There are found separate groups of mountains, forming for the continent a broken margin on the west. There may also be an important one situated centrally between Lake Tzad and the Congo; but there appears no probability of a transverse chain, stretching continuously across this region, as has hitherto had a place on maps, under the title of the “Mountains of the Moon.”
No geological changes, except those due to the elevation of the oldest formations, appear to have taken place extensively in this continent. The shores of the Gulf of Guinea, and of the eastern regions, abound with gold, suggesting that their interior is not covered by modern rocks. The two extremities at Egypt and Cape of Good Hope, have been depressed to receive secondary and tertiary deposits. There may be other such instances; but the continent seems, during a time, even geologically long, to have formed a great compact mass of land, bearing the same relations as now to the rest of the world.

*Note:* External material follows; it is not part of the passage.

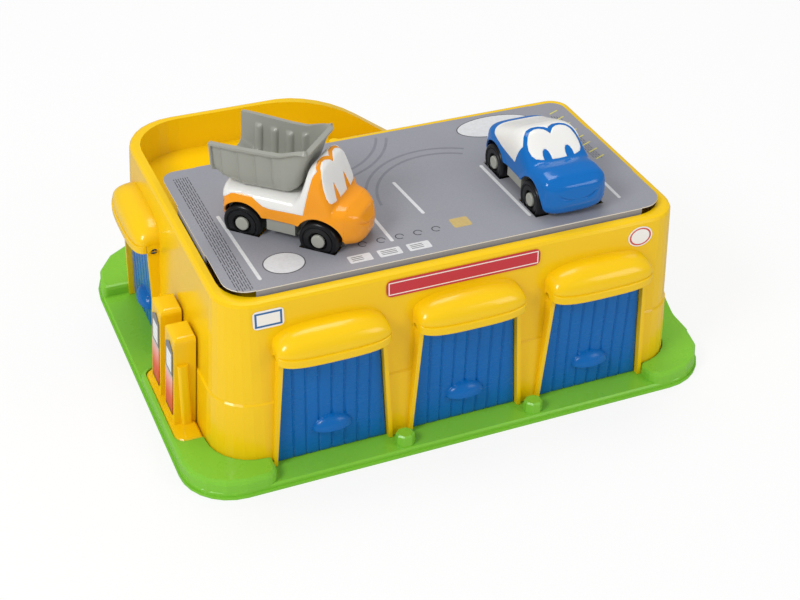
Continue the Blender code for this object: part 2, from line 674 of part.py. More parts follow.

The valleys and precipices of South Africa have been shaped by the mighty currents which circulate round the promontory of the Cape; and the flat summit of Table Mountain, at the height of three thousand six hundred feet, is a rocky reef, worn and fretted into strange projections by the surge, which the southeasters brought against it, when it was at the level of the sea.
The present state of organized life in Africa tells the same tale. It indicates a land never connected with polar regions, nor subjected to great variations of temperature. Our continent, America, is a land of extremes of temperature. Corresponding to that condition, it is a land characterized by plants, the leaves of which ripen and fall, so that vegetation has a pause, waiting for the breath of spring. All the plants of southern Africa are evergreens. The large browsing animals, such as the elephant and rhinoceros, which cannot stoop to gather grass, find continuous subsistence in the continuous foliage of shrubs. America abounds with stags or deer—animals having deciduous horns or antlers. Southern Africa has none, but is rich in species of antelopes, which have true or permanent horns, and which nowhere sustain great variations of heat and cold. Its fossil plants correspond apparently in character to those which the country now bears.
Its fossil zoology offers very peculiar and interesting provinces of ancient life. These have been in positions not greatly unconformable to those of similar phenomena even now. Great inland fresh-water seas have abounded with new and strange types of organization, in character and office analogous to the amphibious forms occurring with profusion in similar localities of the present interior. These, and representatives of the secondary formations, rest chiefly on the old Silurian and Devonian series, the upheaving of which seems to have given the continent its place and outline. Coal is found at Natal, near the Mozambique Channel, but not hitherto known to be of value.
Africa still offers, and will long continue to offer, the most promising field of botanical discovery. Much novelty certainly remains to be elicited there, but it is very dilatory in finding its way abroad. Natal is the region most likely to be sedulously explored for some time. Vegetable ivory has been brought thence, and elastic, hard, useful timber abounds. Much lumber of good and varied character is taken to Europe from the western regions of the continent; but so greatly has scientific inquiry been repelled by the deadly climate, that even the species affording it are unknown, or doubtfully guessed at.
The vegetation of the south is brilliant, but not greatly useful. It affords the type of that which covers the mountains, receding towards the northeast, until they reach perpetual snow near the equator. That which is of a more tropical character, stretches round their bases and through their valleys, with its profusion of palms, creepers, and dye-woods. These hereafter will form the commercial wealth of the country, affording oil, india-rubber, dye-stuffs, and other useful productions.
The wild animals of Africa belong to plains and to loose thickets, rather than to timbered forests. There is a gradation in the height of the head, among the larger quadrupeds, which indicates the sort of country and of vegetation suitable to them.
The musket, with its “villanous saltpetre,” in the hands of barbarians is everywhere expelling from the earth its bulkier creatures, so that the elephant is disappearing, and ivory will become scarce. Fear tames the wildest nature; even the lion is timid when he has to face the musket. The dull ox has learned a lesson with regard to him; for when the kingly brute prowls round an unyoked wagon resting at night, and his growl or smell makes the oxen shake and struggle with terror, they are quieted by the discharge of firearms.
When Europeans first visited the shores of Africa, they were astonished at the tameness and abundance of unchecked animal life. The shallow bays and river lagoons were full of gigantic creatures; seals were found in great numbers, but of all animals these seem the most readily extirpated. The multitudes which covered the reefs of South Africa are nearly gone, and they seem to be no longer met with on the northern shores of the continent. The manatee, or sea-cow, and the hippopotamus, frequented the mouths of rivers, and were killed and eaten by the natives. They had never tamed and used the elephant: that this might have been done is inferred from the use of these animals by the Carthaginians. But as the Carthaginian territory was not African in the strict sense of the term, it may be doubted whether their species was that of Central Africa. This latter species is a larger, less intelligent looking, and probably a more stubborn creature than the Asiatic. The roundness of their foreheads and the size of their ears give them a duller and more brutal look; the magnitude of their tusks, and the occurrence of these formidable weapons in the female as well as in the male, are accommodated to the necessity of conflict with the lion, and indicate a wilder nature.